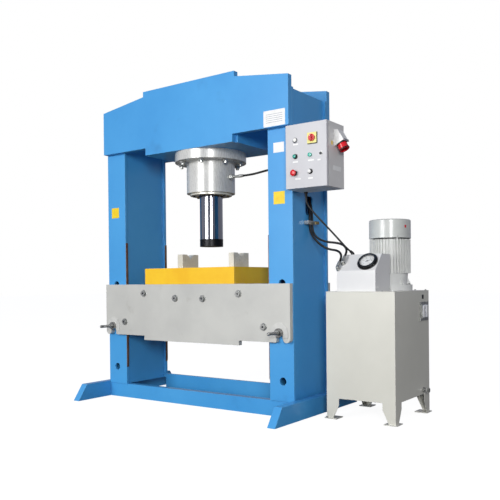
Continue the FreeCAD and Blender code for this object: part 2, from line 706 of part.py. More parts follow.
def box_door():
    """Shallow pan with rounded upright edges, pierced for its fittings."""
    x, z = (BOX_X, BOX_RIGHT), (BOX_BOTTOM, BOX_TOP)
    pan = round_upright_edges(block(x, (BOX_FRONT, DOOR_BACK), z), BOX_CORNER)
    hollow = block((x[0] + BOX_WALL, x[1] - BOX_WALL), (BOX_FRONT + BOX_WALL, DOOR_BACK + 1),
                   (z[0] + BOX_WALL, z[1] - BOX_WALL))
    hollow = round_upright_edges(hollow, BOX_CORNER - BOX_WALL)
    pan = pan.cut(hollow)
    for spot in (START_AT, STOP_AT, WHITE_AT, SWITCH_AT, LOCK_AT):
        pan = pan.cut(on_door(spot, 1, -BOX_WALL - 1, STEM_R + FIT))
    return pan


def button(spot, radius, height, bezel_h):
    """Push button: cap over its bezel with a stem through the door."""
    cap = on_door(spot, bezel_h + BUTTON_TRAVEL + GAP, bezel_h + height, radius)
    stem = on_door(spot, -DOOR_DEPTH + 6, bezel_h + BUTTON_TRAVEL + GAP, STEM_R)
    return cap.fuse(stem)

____

Restate the whole of the material exactly.

**Task output**.
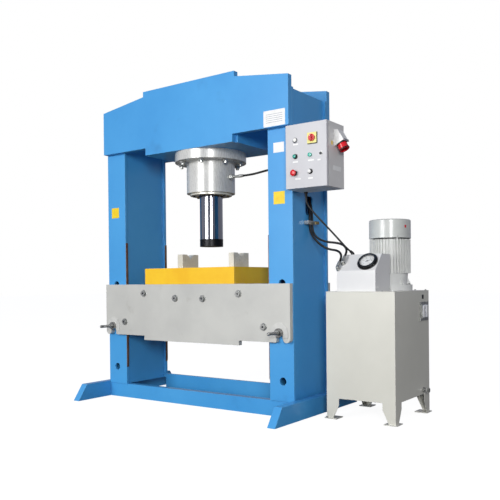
Continue the FreeCAD and Blender code for this object: part 2, from line 706 of part.py. More parts follow.
def box_door():
    """Shallow pan with rounded upright edges, pierced for its fittings."""
    x, z = (BOX_X, BOX_RIGHT), (BOX_BOTTOM, BOX_TOP)
    pan = round_upright_edges(block(x, (BOX_FRONT, DOOR_BACK), z), BOX_CORNER)
    hollow = block((x[0] + BOX_WALL, x[1] - BOX_WALL), (BOX_FRONT + BOX_WALL, DOOR_BACK + 1),
                   (z[0] + BOX_WALL, z[1] - BOX_WALL))
    hollow = round_upright_edges(hollow, BOX_CORNER - BOX_WALL)
    pan = pan.cut(hollow)
    for spot in (START_AT, STOP_AT, WHITE_AT, SWITCH_AT, LOCK_AT):
        pan = pan.cut(on_door(spot, 1, -BOX_WALL - 1, STEM_R + FIT))
    return pan


def button(spot, radius, height, bezel_h):
    """Push button: cap over its bezel with a stem through the door."""
    cap = on_door(spot, bezel_h + BUTTON_TRAVEL + GAP, bezel_h + height, radius)
    stem = on_door(spot, -DOOR_DEPTH + 6, bezel_h + BUTTON_TRAVEL + GAP, STEM_R)
    return cap.fuse(stem)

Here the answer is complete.